Cognata, which received a dedicated grant from the Innovation Authority to develop its simulation module, collaborated with Imagry to enable a comprehensive demonstration – one company being responsible for the autonomous vehicle, and the other for the secure testing environment. “The project is now in its final stages,” says Rootman. “The final report has not yet been published, but so far, things have progressed very well.”

“The Innovation Authority is incredibly open and supportive, with funding programs that help companies bridge gaps – an approach that should not be taken for granted. As for our technology, there’s nothing else like it. We are unaware of any solution globally that addresses the challenge in the same way we do. Naturally, we’ve already filed a patent.”

“We’re currently at different stages of pilots and sales with clients. I believe that within two to three years, we can achieve unbelievable results through generative AI, even without today’s methods.”

“Until then, we’re capable of solving existing problems and keeping up with the astonishing pace of technological development. We serve as a bridge – an intermediate stage – until this sector matures. More advanced tools will emerge in the future, but there is already a real need here and now, and we’re meeting it.”

Cognata’s focus is not limited to driving on roads. Its vision encompasses the broader world of autonomous robotics: tractors, forklifts, mining trucks, and even defense systems. “Ironically, off-road vehicles are progressing faster – there’s less regulation, fewer pedestrians, and in many cases, the regulator is also the operator.”

Cognata, which also works with Israel’s defense sector, believes the real revolution will specifically begin off-road, and that autonomous road vehicles will join in at a later stage. “We believe that the world is moving in the direction of autonomous robotics.”

“When we founded the company eight years ago, we thought it would take two years for autonomous cars to fill the roads. Today, I believe that robots will come first, and autonomous cars will follow. When? On a commercial level, I think we’ll see autonomous vehicles operating in highly focused initiatives, such as robotaxi services or transportation in designated areas by 2030. As for privately owned autonomous vehicles, that’s still a way off.”

“One of the toughest challenges in the autonomous vehicle industry is public perception.
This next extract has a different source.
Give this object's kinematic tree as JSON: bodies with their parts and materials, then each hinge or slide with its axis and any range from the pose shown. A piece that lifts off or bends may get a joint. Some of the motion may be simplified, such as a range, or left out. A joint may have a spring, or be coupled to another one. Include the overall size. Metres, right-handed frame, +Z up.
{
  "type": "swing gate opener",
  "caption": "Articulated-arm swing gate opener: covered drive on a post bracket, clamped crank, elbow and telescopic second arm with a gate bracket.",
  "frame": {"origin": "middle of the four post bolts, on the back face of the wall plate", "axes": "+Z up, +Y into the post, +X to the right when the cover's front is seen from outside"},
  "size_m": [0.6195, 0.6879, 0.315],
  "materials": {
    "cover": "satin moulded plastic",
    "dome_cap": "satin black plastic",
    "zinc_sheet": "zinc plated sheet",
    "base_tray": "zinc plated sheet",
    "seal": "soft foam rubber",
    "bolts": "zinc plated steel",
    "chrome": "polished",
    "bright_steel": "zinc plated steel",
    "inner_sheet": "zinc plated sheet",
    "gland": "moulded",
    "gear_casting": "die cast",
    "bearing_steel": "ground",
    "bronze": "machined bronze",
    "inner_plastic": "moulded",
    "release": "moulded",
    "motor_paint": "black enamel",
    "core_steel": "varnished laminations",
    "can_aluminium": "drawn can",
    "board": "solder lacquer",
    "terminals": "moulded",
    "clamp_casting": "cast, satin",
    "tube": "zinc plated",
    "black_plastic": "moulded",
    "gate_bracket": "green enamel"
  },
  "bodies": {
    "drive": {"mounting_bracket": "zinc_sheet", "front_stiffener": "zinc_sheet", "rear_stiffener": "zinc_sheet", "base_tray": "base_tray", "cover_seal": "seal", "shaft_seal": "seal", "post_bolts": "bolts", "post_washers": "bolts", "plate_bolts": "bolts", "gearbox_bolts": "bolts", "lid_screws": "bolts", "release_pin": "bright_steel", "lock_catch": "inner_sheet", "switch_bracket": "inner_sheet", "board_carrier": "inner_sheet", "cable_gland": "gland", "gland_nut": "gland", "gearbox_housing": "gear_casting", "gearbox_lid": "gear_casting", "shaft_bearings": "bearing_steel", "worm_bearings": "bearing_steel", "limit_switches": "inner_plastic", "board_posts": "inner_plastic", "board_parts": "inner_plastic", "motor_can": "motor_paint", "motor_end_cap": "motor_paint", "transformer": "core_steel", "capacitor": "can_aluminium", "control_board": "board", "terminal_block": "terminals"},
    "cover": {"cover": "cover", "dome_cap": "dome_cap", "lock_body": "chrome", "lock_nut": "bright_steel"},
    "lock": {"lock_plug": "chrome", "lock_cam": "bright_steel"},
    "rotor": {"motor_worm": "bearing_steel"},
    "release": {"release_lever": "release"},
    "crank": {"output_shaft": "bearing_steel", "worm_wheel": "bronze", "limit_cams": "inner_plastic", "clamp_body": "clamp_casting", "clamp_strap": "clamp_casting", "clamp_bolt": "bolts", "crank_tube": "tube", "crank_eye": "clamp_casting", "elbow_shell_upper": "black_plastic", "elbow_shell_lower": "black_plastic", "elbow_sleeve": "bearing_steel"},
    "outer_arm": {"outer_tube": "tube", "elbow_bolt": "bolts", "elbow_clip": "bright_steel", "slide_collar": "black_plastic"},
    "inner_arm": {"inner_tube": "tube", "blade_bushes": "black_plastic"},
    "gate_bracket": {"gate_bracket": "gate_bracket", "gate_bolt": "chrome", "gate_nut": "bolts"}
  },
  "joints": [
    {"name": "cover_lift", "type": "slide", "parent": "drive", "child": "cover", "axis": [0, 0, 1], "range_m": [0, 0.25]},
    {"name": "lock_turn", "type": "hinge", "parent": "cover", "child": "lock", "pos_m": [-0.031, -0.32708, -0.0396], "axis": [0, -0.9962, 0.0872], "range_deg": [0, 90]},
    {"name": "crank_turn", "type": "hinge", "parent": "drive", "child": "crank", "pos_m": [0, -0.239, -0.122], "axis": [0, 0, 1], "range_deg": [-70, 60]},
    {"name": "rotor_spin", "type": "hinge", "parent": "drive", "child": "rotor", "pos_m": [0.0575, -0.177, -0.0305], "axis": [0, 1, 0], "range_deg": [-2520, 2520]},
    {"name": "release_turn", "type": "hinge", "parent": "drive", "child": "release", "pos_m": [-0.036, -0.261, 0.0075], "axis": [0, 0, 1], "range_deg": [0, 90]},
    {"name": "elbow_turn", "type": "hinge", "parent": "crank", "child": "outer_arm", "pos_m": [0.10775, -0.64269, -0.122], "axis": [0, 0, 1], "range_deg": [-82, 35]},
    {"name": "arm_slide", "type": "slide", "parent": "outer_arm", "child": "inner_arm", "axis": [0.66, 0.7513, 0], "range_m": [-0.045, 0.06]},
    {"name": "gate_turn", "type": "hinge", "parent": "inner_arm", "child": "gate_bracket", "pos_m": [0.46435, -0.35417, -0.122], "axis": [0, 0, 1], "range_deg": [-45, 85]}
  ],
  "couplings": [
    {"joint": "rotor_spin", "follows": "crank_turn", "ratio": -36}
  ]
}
Part of the goal is to normalize the idea that autonomous cars are acceptable. But in reality, there is zero public tolerance for failures,” Rootman explains.

“It’s not always the car’s fault: sometimes a cyclist gets too close, a child runs onto the street without looking. But once it’s an autonomous vehicle, the public is unforgiving, and that’s a problem. You can’t talk about safety purely in terms of numbers – you also need to talk about trust. One of the biggest obstacles in this field is the human ability to accept that robots, too, will make mistakes.”


The AVATAR Consortium –
A National Platform for Autonomous Vehicles in Israel


The AVATAR consortium is a national collaborative initiative led by the Israel Innovation Authority, together with the Smart Mobility Initiative at the Ministry of Transport. The consortium brings together high-tech companies and academic institutions to develop advanced technologies for autonomous vehicles in urban environments.
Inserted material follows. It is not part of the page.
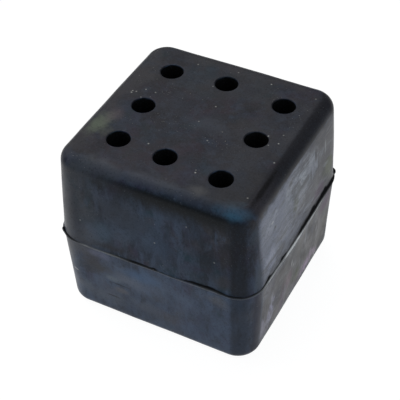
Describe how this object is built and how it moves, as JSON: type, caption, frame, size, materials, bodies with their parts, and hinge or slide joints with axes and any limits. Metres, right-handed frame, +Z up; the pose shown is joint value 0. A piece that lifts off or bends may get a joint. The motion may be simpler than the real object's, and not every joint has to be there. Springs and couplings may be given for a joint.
{
  "type": "rubber buffer",
  "caption": "Square moulded black rubber buffer block with drafted walls, rounded edges, a parting bead at mid height and a ring of blind holes in its top face.",
  "frame": {"origin": "middle of the block's footprint, on the plane that the underside rests on", "axes": "+Z up out of the face with the holes; +X and +Y square to the side walls"},
  "size_m": [0.0932, 0.0932, 0.0837],
  "materials": {
    "rubber": "semi-matt moulded black rubber with a faint grey bloom"
  },
  "bodies": {
    "root": {"rubber_block": "rubber"}
  },
  "joints": []
}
The participating companies are building a set of cutting-edge solutions – from sensing and driving systems to simulation and safety testing platforms.

On November 2022, a demonstration was conducted in Tel Aviv to summarize three years of the consortium’s activity. It included a live autonomous drive on a physical test track and real-time virtual simulations, including complex perception and driving scenarios in a city environment.

Cognata played a key role in developing the simulation infrastructure that enabled the evaluation of autonomous vehicle performance, both in physical surroundings and in a virtual setting. Alongside the local partners, other participants in the demonstration included the Renault-Nissan-Mitsubishi innovation lab, which is working to integrate Israeli technologies into the group’s next-generation vehicles.